MATERIAL FOR THE TASK

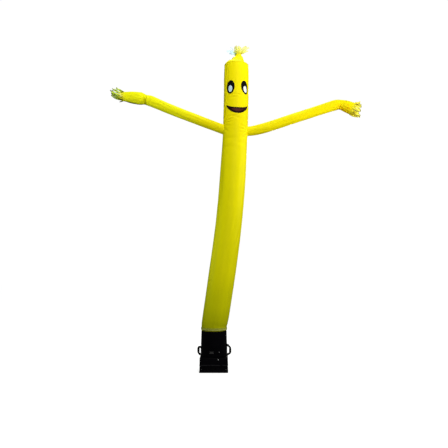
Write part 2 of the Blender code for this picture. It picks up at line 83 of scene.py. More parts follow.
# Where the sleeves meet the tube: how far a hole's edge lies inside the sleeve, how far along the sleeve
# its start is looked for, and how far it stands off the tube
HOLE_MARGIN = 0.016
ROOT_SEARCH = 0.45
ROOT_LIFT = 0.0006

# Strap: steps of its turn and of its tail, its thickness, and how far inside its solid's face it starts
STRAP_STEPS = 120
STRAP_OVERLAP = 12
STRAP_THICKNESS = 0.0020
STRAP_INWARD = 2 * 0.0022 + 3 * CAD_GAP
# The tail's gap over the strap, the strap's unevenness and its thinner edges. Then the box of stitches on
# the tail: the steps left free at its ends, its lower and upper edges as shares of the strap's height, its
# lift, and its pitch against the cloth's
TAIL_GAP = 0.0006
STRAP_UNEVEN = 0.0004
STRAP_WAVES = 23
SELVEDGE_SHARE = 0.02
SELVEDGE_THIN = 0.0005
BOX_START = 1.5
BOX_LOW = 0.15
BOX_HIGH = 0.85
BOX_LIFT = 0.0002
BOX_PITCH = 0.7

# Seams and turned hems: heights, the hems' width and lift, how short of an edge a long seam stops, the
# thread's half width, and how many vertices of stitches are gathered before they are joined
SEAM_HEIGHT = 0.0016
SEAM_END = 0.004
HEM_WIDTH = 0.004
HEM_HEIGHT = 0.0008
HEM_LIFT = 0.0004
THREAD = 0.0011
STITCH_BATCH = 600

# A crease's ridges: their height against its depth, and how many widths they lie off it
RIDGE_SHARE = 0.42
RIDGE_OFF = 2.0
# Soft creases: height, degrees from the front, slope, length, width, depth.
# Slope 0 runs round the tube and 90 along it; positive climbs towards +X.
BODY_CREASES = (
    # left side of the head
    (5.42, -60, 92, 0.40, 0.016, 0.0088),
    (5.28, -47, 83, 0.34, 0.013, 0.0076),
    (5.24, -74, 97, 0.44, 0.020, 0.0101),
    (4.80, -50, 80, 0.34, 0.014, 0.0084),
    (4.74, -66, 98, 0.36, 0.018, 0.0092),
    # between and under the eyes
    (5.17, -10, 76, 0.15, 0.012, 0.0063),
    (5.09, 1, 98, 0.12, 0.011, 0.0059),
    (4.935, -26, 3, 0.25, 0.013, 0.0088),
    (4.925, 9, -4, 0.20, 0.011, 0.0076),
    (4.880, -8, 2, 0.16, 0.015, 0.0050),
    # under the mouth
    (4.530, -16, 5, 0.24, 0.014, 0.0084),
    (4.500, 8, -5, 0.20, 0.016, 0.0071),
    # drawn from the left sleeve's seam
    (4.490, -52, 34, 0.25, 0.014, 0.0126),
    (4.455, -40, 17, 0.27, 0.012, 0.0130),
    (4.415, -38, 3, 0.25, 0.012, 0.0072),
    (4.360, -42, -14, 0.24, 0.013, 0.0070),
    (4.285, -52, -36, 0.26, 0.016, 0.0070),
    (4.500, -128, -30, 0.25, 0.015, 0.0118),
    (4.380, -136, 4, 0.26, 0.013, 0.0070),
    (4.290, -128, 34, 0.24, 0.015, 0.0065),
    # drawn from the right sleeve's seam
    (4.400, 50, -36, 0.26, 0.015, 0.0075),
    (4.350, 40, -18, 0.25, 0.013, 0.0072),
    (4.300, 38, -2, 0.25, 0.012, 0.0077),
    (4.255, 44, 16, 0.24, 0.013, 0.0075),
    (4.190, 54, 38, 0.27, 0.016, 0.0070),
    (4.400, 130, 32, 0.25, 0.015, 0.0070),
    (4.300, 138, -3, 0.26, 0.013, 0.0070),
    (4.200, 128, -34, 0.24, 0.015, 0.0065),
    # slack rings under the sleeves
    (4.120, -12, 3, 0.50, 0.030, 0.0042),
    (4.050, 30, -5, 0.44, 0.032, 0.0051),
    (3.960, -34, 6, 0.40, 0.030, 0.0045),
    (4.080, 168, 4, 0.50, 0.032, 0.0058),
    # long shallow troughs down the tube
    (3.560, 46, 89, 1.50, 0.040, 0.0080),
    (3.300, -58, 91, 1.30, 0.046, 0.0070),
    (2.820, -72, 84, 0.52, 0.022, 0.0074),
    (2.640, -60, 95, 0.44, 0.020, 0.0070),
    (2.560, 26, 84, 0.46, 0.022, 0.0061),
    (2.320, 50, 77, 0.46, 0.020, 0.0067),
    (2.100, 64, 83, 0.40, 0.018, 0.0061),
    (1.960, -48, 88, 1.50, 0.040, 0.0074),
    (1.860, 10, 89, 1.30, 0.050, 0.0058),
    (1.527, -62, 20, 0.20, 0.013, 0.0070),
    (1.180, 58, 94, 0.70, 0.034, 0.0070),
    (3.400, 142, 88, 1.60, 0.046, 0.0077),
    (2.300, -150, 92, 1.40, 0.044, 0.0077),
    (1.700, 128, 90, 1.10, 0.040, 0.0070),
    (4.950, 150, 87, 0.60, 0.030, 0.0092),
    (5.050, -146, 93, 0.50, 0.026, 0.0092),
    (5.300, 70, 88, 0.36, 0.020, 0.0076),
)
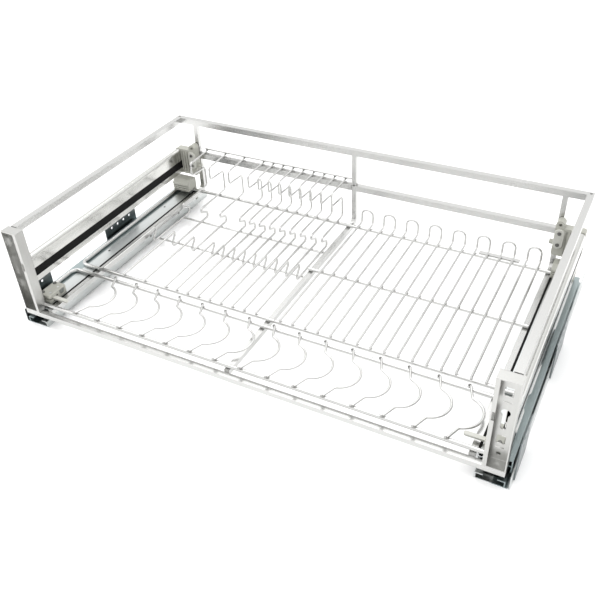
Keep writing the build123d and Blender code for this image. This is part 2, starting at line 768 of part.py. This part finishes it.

TASK INSTRUCTIONS
Go through the material above and count the lines that contain "Blender"; answer with the number alone.

OUTPUT OF THE EXERCISE
2